U.S. researchers have examined a similar issue: the influence of out-of-town second-home buyers on housing
markets in several U.S. cities in the 2000s. In a paper published in The Review of Financial Studies in 2015, they
found that every percentage-point increase in the fraction of sales to non-locals in a given month was linked to a
1.9-percentage-point increase in price appreciation over the following year.

Haven't read the paper.

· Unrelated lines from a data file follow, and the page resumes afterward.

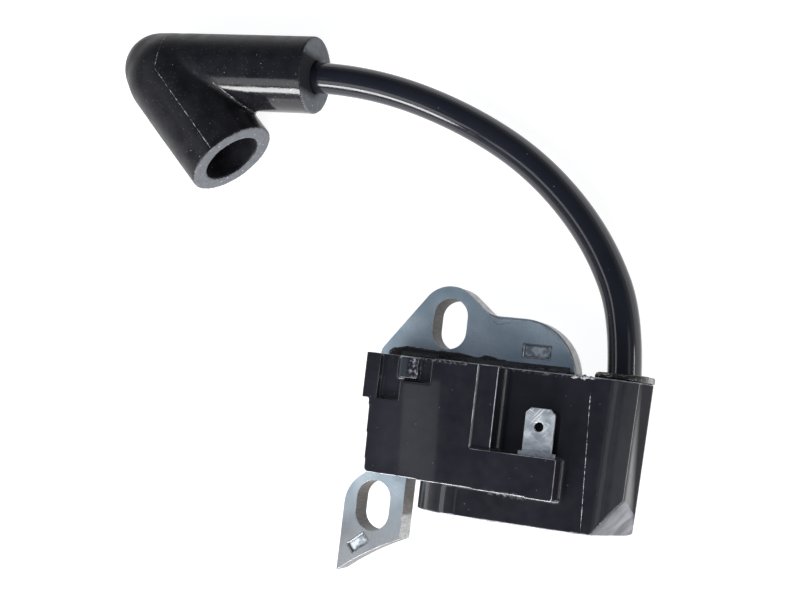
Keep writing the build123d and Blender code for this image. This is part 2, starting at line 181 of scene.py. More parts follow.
def mark_wear(mesh, gain=1.0):
    """Stores how strongly the skin bulges at each point, which is where it rubs pale."""
    total = [0.0] * len(mesh.vertices)
    count = [0] * len(mesh.vertices)
    for edge in mesh.edges:
        a, b = (mesh.vertices[index] for index in edge.vertices)
        along = b.co - a.co
        length = max(along.length, 1e-9)
        total[a.index] -= along.dot(a.normal) / length
        total[b.index] += along.dot(b.normal) / length
        count[a.index] += 1
        count[b.index] += 1
    bulge = [max(0.0, gain * t / max(1, c)) for t, c in zip(total, count)]
    mesh.attributes.new("wear", "FLOAT", "POINT").data.foreach_set("value", bulge)


def new_mesh(name, vertices, faces):
    mesh = bpy.data.meshes.new(name)
    mesh.from_pydata([Vector(v) * MM for v in vertices], [], faces)
    mesh.validate()
    return mesh


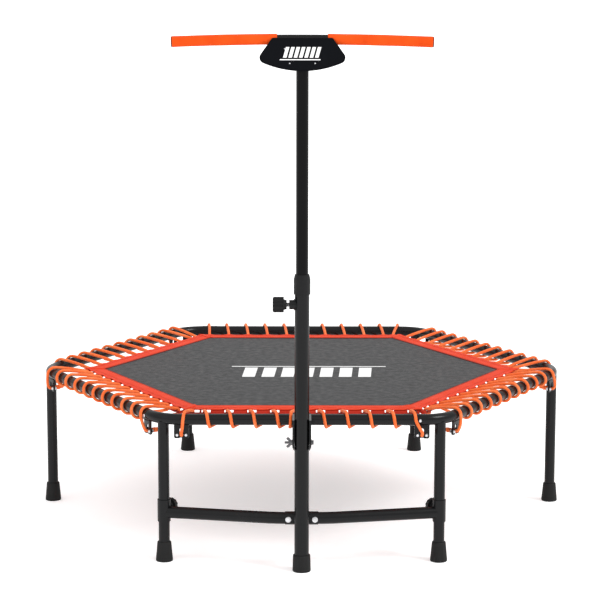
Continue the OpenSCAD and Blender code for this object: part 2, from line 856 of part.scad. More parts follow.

I wonder how much it is focused on submarkets, because that's what really matters.

Although ... as I have written, as people (higher income households) are crowded out of particular submarkets, they move to other ones with similar characteristics, crowding out comparatively higher (but lesser than them) income households, pushing the process forward.

... which is a process described by a professor quoted in the Globe & Mail article.

At 5:11 PM, Blogger Richard Layman said...

this is the paper.

but it's likely too "mathy" for me.

At 5:20 PM, Anonymous charlie said...

Interesting paper.

Probably skewed a lot because of vacation houses in FL, NV, NC and other places that were creamed in 09 and never recovered.

Are out of town buyers dumb in a simpler question?

In terms of finance by city,

again you can quibble with the presentation (designed to be like a INC magazine report on best place to retire from the 1980s) but gives you some idea of where DC is

1) DC highest budget per capita

2) at 101 for total financial stability level

3) "stability level" is debt+credit rating, so DC's credit rating helped it.